Begitu pula bukan buku atau orang lain yang mengubah seseorang namun pelajaran yang diambil dari buku yang di baca atau orang lain yang ia kenali nya lah yang mengubahnya. 


Peran seseorang dalam mengambil pelajaran inilah yang terpenting dalam mengubah dirinya, dan inilah yang menjadikan kita mempunyai tingkatan berpikir lebih tinggi lagi. 
Dan dengan cara inilah evolusi pikiran terjadi. 


Bila terjadi evolusi dalam tingkat pikiran, pastilah kita akan melihat dunia dengan cara yang berbeda, bahkan sesuatu yang dulu di anggap sebagai masalah, sekarang mungkin sebagai kesenangan, seperti contoh ulat dalam buah tersebut. 



Albert Einstein seorang ilmuwan yang abad ini dinobatkan sebagai man of the century versi majalah Time pernah menulis "Masalah penting yang kita hadapi tidak dapat kita pecahkan pada tingkat berpikir yang sama seperti ketika kita menciptakan masalah tersebut," tingkat berpikir yang lebih tinggi adalah hal yang wajib diperlukan untuk memecahkan masalah. 


Contoh sederhananya adalah sewaktu kita duduk di bangku sekolah dasar misalnya, semua pelajaran kelas 1 SD pada saat kita di kelas 1 SD terasa sangat sulit.

Namun, ketika kita naik ke kelas 2, kesulitan di kelas 1 sudah tidak terasa lagi, apalagi ketika kita naik ke kelas yang lebih tinggi lagi. 


Atau pernahkah Anda membaca sebuah buku dan Anda tidak mengerti apa yang Anda baca, dan setelah beberapa waktu Anda membaca lagi dan mengerti apa yang dimaksud oleh buku tersebut?
Bila ya, itu artinya bahwa sewaktu kali kedua Anda membaca, cara atau tingkat pemikiran Anda sudah berubah. 

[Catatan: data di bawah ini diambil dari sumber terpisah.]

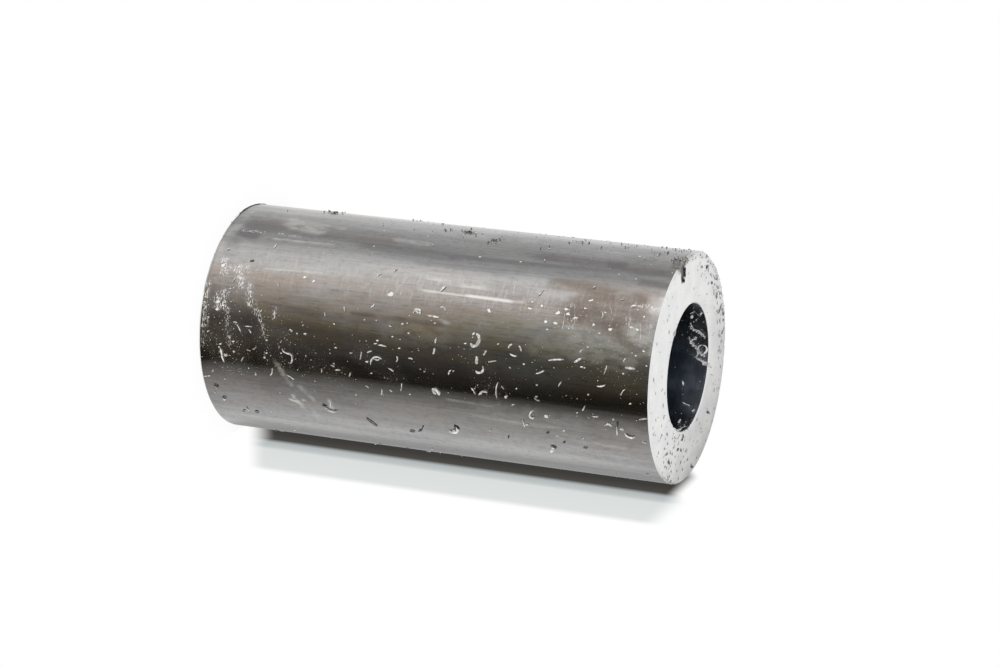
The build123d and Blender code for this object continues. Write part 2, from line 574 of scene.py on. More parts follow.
def nicked_end(turn, radius, height, zone, pit_painted_shade):
    """The nick, cut by a round-nosed bar lying along the radius, its edge worn wider. It has painted shade
    inside, darkest on its walls, lighter near the rim and on the skin."""
    worn, pale_from = 0.22, 16.9
    middle = OUTER - NICK_REACH
    angle = np.radians(turn_between(turn, NICK_TURN))
    aside = radius * np.sin(angle)
    inward = np.minimum(radius * np.cos(angle) - middle, 0)
    gap = np.hypot(aside, inward)
    half_width = np.sqrt(NICK_RADIUS**2 - (NICK_RADIUS - NICK_DEPTH) ** 2) + worn
    share = gap / half_width * (1 + 0.08 * np.sin(7 * np.arctan2(aside, inward - 0.3)))
    floor = LENGTH - NICK_DEPTH * (1 - np.clip(share, 0, 1) ** 4)
    cut = np.isin(zone, ["end", "rim", "skin"]) & (share < 1) & (floor < height) & (np.cos(angle) > 0)
    inner = np.where(zone == "skin", 0.2, 1 - 0.75 * smooth((radius - pale_from) / 0.6))
    pit_painted_shade = np.where(cut, np.maximum(pit_painted_shade, inner * (0.72 + 0.28 * smooth((share - 0.45) / 0.4))), pit_painted_shade)
    return np.where(cut, floor, height), pit_painted_shade


def marks_on_skin(turn, radius, height, zone):
    """How strongly each kind of mark shows at each point, by name."""
    fields = {}
    marked = np.isin(zone, ["skin", "rim", "end", "foot_rim"])
    for name, strokes in STROKES.items():
        field = np.zeros_like(turn)
        for *line, strength in strokes:
            field = np.maximum(field, strength * stroke(turn, height, *line))
        fields[name] = np.where(marked, field, 0)
    # Oil has browned the side that lies low and forward. Grime keeps to the very rim of the end.
    forward = turn_between(turn, 72)
    band = smooth((forward + 32) / 12) * smooth((30 - forward) / 8)
    skirt = 0.35 * smooth((52 - np.abs(turn_between(turn, 80))) / 20)
    fields["film"] = np.where(zone == "skin", np.maximum(fields["film"], np.maximum(0.85 * band, skirt)), 0)
    fields["grime"] = fields["grime"] * np.where(zone == "end", smooth((radius - (OUTER - 1.1)) / 0.5), 1)
    # Painted shade: the upper end darkens towards its far and lower side, and along its rim there and at
    # the top. The bore has painted shade on two sides.
    lean = np.cos(np.radians(turn_between(turn, -142)))
    far = smooth((lean * radius / OUTER + 0.15) / 1.1)
    edge = 0.18 * smooth((lean + 0.1) / 0.8) + 0.30 * bell(turn, -12, 30)
    edge = smooth((radius - OUTER + 1.7) / 1.4) * edge
    shaded = smooth(1.4 - np.abs(turn_between(turn, -55)) / 34)
    shaded = shaded + 0.7 * smooth(1.4 - np.abs(turn_between(turn, 178)) / 24)
    fields["dullness_and_painted_shade"] = np.where(zone == "bore", shaded, far * 0.46 + edge)
    return fields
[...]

Begitu juga di kehidupan, masalah hanya terjadi ketika tingkat kemampuan seseorang tidak lebih tinggi daripada masalah tersebut.

Di saat tingkat pemikiran sudah di atas masalah maka semuanya terlihat bukan sebagai masalah.



Nah, ketika sebuah atau beberapa masalah datang berulang-ulang dalam hidup kita, kita mempunyai pilihan untuk mengeluh, menyalahkan orang lain, atau menghindarinya, atau kita ambil pendekatan yang lain yaitu kita mencoba belajar untuk meningkatkan pengetahuan dan level berpikir kita, sehingga yang kemarin menjadi masalah hari ini menjadi sebuah kesenangan. 


Ingatlah di saat kemampuan kita kecil, masalah terlihat sangat besar dan begitu kemampuan kita besar masalah-masalah tersebut menjadi pernak-pernik kecil yang membuat kehidupan tampak berkilau.